[Entries with parts and joints]
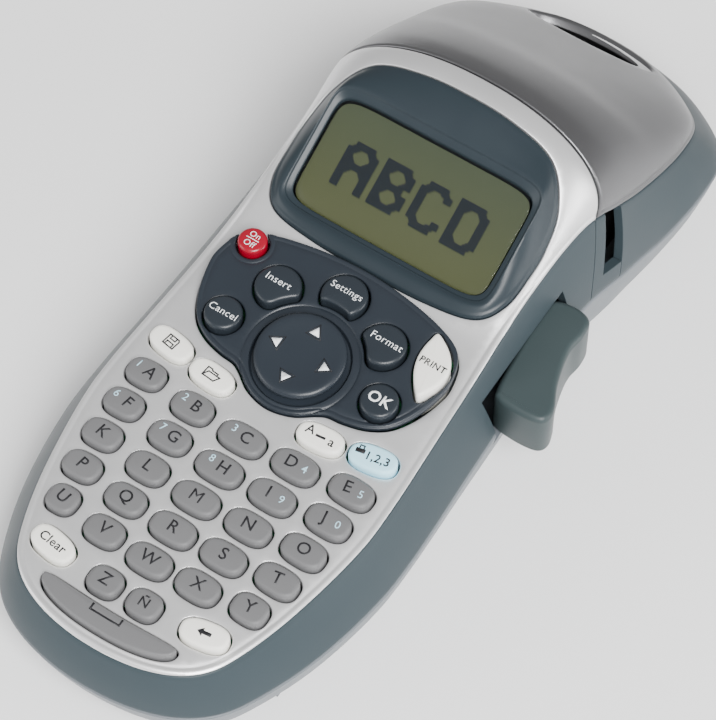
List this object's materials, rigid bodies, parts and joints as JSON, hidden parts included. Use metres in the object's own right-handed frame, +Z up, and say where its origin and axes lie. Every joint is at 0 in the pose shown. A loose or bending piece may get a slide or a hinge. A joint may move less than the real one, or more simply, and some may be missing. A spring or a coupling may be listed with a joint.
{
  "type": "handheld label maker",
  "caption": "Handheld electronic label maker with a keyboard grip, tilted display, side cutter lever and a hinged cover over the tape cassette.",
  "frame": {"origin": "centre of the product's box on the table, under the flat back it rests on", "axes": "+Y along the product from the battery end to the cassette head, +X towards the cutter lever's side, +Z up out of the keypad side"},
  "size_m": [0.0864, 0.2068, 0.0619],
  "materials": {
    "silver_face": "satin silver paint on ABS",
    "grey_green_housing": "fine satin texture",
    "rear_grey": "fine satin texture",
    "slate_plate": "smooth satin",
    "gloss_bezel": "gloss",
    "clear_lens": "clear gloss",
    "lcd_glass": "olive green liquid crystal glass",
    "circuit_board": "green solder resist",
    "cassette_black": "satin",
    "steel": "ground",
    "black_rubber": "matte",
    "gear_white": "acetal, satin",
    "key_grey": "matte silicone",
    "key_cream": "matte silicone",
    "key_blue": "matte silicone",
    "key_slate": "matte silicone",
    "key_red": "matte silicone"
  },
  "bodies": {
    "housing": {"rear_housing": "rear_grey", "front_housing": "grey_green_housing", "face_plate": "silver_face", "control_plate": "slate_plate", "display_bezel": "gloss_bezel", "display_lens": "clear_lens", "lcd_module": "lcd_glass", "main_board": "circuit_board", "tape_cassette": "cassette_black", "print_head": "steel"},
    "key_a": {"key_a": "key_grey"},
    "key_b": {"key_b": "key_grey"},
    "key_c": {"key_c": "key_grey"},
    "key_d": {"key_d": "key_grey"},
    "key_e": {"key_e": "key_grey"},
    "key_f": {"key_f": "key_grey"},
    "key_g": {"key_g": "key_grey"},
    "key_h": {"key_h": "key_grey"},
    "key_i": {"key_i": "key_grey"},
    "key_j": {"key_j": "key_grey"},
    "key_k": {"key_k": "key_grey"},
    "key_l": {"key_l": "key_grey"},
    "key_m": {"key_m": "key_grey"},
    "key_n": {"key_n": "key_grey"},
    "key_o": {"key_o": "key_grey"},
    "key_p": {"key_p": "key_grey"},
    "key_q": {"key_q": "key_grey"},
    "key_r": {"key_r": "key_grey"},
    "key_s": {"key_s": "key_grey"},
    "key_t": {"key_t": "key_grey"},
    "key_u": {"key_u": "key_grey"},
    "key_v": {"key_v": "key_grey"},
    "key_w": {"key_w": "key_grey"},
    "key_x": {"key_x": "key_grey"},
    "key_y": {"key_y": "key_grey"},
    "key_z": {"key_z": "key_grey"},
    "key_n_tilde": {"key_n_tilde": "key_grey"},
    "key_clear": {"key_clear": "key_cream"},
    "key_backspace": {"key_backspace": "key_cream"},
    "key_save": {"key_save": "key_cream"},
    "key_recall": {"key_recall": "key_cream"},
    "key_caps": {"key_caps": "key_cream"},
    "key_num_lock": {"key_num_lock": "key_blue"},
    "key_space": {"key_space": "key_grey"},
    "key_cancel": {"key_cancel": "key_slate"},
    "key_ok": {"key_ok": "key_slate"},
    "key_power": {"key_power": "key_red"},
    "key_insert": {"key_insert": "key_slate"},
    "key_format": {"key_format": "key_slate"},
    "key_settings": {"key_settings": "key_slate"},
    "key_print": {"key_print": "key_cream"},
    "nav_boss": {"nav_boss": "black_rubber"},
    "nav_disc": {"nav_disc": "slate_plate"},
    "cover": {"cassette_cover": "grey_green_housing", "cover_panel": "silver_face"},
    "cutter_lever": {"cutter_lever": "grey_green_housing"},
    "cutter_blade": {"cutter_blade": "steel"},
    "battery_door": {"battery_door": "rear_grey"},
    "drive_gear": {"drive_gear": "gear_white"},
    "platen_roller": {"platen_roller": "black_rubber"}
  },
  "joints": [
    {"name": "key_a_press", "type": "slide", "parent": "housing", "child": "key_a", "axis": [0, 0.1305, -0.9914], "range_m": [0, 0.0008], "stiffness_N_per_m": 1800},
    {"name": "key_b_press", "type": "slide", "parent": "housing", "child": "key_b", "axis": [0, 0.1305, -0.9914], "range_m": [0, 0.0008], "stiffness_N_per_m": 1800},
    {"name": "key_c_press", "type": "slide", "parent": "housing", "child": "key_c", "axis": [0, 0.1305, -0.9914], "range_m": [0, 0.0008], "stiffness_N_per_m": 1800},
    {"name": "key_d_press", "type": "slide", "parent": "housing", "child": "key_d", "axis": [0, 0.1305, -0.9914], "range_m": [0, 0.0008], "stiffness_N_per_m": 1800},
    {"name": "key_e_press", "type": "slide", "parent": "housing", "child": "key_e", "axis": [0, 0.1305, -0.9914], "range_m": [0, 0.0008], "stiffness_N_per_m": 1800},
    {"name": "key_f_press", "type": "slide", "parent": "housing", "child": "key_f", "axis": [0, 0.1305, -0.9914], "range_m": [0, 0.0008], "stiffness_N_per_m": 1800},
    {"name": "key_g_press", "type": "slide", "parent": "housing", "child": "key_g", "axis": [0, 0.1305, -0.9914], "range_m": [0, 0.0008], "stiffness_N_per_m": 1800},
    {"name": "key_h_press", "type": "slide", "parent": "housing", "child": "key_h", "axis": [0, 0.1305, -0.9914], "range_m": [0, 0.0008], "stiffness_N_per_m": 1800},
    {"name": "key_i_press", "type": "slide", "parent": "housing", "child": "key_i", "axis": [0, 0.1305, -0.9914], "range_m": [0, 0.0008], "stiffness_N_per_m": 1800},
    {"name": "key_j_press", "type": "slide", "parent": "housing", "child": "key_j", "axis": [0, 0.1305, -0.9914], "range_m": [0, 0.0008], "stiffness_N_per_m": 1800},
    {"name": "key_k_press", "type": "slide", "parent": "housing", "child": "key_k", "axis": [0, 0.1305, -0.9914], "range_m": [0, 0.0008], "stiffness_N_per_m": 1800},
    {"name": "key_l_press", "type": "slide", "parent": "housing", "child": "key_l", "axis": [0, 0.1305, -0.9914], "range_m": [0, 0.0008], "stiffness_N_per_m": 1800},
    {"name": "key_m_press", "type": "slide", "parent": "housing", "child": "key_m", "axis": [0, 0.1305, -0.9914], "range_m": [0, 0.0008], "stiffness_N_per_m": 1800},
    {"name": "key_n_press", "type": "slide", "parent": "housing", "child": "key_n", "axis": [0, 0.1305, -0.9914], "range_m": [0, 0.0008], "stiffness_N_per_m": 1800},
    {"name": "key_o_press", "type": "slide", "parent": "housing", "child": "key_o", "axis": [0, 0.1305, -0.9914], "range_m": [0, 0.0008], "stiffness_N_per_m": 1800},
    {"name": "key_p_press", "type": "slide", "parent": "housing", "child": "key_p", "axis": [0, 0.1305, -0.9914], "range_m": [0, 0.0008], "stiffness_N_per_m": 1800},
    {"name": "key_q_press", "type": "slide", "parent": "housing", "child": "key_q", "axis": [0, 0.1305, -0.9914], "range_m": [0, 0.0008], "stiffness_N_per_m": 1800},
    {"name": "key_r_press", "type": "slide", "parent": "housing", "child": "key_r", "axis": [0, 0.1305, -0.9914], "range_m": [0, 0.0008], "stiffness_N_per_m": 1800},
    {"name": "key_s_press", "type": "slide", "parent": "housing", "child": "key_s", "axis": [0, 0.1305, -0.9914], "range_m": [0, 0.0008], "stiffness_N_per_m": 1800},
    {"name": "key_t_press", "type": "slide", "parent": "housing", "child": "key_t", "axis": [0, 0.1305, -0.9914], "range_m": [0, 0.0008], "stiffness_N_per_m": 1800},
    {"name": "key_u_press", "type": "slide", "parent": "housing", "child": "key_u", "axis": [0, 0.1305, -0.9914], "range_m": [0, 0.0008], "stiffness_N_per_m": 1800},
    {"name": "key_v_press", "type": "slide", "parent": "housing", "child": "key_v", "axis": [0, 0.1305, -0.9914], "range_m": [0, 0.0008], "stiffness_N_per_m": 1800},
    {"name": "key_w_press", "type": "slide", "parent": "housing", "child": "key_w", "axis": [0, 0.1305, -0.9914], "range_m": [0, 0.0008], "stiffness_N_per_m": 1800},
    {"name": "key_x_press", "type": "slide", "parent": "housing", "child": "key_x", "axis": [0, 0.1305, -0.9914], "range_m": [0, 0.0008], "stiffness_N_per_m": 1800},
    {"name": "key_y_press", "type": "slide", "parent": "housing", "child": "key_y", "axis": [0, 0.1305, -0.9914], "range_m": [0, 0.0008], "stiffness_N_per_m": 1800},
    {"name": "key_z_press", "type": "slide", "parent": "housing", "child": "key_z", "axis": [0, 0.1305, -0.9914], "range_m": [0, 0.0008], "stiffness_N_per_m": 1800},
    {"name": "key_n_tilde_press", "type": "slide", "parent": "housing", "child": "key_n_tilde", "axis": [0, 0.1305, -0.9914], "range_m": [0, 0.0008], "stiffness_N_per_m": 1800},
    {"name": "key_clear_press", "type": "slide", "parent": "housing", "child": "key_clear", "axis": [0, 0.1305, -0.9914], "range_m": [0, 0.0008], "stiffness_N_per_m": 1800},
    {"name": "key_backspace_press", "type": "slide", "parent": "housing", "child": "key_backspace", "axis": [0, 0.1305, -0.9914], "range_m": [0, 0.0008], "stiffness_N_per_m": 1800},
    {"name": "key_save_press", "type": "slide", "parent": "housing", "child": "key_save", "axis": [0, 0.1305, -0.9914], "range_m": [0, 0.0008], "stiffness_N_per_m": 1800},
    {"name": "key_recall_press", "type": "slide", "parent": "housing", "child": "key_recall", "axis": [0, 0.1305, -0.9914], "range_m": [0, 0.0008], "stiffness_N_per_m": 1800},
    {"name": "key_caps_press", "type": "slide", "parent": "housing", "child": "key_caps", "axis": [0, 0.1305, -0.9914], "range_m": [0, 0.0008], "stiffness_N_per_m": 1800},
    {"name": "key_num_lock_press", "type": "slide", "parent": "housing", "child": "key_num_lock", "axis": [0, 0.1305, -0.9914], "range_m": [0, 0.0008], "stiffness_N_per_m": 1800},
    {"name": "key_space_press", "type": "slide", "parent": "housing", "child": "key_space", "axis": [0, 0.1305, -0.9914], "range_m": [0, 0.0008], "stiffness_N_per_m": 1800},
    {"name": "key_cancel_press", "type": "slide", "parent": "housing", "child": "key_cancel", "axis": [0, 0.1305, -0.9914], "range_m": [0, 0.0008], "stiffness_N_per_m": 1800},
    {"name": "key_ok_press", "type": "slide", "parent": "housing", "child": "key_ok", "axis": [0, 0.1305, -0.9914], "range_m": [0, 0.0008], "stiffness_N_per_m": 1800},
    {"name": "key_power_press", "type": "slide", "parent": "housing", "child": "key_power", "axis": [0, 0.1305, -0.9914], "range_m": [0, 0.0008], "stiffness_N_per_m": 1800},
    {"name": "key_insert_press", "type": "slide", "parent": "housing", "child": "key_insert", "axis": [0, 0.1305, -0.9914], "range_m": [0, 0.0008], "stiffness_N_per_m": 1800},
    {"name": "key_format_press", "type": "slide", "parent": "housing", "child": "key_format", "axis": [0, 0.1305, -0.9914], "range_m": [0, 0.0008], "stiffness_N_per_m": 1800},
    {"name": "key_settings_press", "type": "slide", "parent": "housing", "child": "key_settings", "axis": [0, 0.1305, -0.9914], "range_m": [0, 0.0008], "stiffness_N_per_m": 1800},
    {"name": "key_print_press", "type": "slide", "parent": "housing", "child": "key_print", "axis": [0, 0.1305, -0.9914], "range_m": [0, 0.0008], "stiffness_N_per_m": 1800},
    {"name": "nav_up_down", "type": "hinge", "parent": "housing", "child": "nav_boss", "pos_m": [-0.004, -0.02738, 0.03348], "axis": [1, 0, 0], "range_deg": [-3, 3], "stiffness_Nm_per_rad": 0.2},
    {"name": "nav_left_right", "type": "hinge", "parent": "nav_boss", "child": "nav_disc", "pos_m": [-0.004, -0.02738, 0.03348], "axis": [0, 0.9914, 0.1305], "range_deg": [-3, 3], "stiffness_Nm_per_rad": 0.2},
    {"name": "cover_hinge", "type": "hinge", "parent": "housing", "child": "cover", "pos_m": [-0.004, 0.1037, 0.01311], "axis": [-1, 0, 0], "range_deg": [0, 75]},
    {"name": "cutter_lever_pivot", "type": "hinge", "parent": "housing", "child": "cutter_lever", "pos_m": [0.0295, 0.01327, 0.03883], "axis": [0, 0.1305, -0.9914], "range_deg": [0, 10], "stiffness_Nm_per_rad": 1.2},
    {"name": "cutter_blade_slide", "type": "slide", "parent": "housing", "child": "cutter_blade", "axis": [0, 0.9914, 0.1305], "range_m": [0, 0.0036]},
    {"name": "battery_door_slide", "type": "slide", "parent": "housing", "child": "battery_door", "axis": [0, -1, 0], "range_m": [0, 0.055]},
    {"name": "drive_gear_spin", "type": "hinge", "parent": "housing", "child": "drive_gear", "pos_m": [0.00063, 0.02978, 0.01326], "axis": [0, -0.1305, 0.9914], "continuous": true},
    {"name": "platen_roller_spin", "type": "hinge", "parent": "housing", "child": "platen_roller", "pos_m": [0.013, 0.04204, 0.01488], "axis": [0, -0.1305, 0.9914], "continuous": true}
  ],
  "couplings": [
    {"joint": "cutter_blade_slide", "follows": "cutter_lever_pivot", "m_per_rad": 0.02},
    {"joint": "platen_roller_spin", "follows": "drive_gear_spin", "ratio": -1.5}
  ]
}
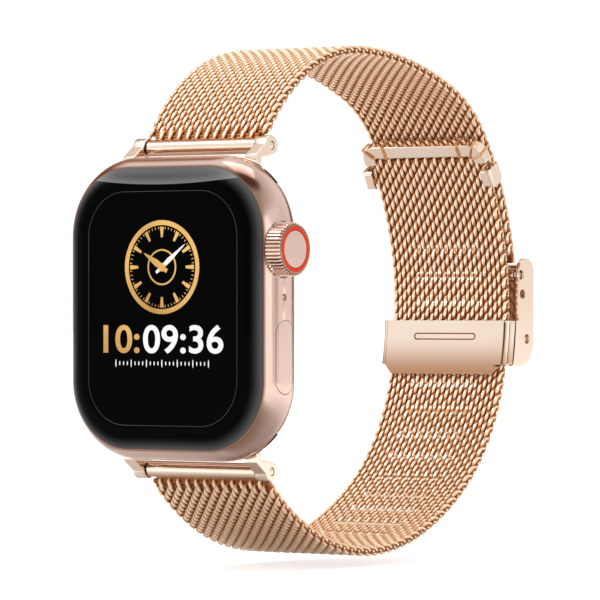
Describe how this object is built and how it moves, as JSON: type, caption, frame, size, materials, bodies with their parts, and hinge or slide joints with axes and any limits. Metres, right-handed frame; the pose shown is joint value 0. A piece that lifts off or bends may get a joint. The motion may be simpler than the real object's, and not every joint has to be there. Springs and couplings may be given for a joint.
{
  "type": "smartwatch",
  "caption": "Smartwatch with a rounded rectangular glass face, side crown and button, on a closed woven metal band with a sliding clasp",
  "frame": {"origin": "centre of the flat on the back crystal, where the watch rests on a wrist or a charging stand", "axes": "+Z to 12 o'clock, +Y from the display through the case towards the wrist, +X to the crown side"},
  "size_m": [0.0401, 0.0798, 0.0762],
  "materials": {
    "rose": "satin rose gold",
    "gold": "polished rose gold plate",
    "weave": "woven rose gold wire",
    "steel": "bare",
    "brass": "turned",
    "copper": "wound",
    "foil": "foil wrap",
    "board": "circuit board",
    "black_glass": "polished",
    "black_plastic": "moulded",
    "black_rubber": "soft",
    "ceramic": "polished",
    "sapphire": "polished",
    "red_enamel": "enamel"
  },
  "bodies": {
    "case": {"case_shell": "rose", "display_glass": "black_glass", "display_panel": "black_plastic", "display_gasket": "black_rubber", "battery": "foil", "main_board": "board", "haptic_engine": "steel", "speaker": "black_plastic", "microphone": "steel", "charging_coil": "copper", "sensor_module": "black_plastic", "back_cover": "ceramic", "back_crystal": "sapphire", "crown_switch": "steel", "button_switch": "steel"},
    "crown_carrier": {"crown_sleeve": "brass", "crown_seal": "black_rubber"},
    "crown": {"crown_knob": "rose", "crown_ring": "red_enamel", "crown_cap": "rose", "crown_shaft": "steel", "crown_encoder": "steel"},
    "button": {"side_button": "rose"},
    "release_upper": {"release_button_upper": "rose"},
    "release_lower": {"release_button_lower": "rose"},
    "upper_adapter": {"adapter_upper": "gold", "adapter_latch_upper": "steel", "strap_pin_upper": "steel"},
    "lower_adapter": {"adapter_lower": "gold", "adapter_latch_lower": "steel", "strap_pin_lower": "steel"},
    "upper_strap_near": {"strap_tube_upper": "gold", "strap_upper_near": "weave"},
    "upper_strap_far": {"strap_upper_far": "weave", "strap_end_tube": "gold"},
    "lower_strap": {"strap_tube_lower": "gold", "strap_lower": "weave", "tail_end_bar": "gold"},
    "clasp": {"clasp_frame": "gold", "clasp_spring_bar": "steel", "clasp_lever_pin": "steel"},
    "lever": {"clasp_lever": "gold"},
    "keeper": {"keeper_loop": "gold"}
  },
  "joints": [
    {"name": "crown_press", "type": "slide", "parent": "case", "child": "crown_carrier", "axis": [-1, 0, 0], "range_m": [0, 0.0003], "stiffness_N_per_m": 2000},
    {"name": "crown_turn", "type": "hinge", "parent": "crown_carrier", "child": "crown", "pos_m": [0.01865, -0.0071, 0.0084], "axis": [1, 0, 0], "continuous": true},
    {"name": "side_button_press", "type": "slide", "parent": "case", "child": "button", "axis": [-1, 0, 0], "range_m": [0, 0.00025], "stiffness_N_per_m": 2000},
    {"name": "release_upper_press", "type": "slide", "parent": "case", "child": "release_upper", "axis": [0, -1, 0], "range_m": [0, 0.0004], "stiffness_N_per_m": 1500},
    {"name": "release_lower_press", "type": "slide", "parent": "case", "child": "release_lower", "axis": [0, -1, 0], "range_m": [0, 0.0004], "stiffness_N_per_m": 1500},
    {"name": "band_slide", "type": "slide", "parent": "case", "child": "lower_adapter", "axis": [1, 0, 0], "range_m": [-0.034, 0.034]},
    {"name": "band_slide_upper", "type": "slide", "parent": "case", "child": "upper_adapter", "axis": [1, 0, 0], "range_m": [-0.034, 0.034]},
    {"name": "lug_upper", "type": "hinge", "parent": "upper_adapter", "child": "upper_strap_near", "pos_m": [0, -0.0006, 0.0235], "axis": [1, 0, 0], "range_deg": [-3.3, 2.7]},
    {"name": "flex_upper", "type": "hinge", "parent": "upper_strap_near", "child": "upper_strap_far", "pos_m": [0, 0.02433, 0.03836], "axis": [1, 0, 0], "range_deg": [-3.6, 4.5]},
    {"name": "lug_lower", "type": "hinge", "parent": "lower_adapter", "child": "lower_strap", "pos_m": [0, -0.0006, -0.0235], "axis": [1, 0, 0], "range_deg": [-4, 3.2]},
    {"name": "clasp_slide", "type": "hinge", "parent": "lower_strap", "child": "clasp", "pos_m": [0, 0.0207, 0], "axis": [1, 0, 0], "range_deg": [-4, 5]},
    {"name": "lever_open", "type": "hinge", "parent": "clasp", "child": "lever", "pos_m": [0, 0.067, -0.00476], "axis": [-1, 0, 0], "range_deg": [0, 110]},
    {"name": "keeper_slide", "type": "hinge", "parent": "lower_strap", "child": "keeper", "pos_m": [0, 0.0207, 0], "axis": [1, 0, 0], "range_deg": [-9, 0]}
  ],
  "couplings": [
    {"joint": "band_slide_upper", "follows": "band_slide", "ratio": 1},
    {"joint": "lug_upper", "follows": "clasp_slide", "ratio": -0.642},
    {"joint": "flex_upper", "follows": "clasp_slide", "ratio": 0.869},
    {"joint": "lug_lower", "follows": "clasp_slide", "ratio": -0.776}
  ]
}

> [Work to complete]: Across the material above, count every line holding "shown" and write down only the number.

> [Complete output]: 2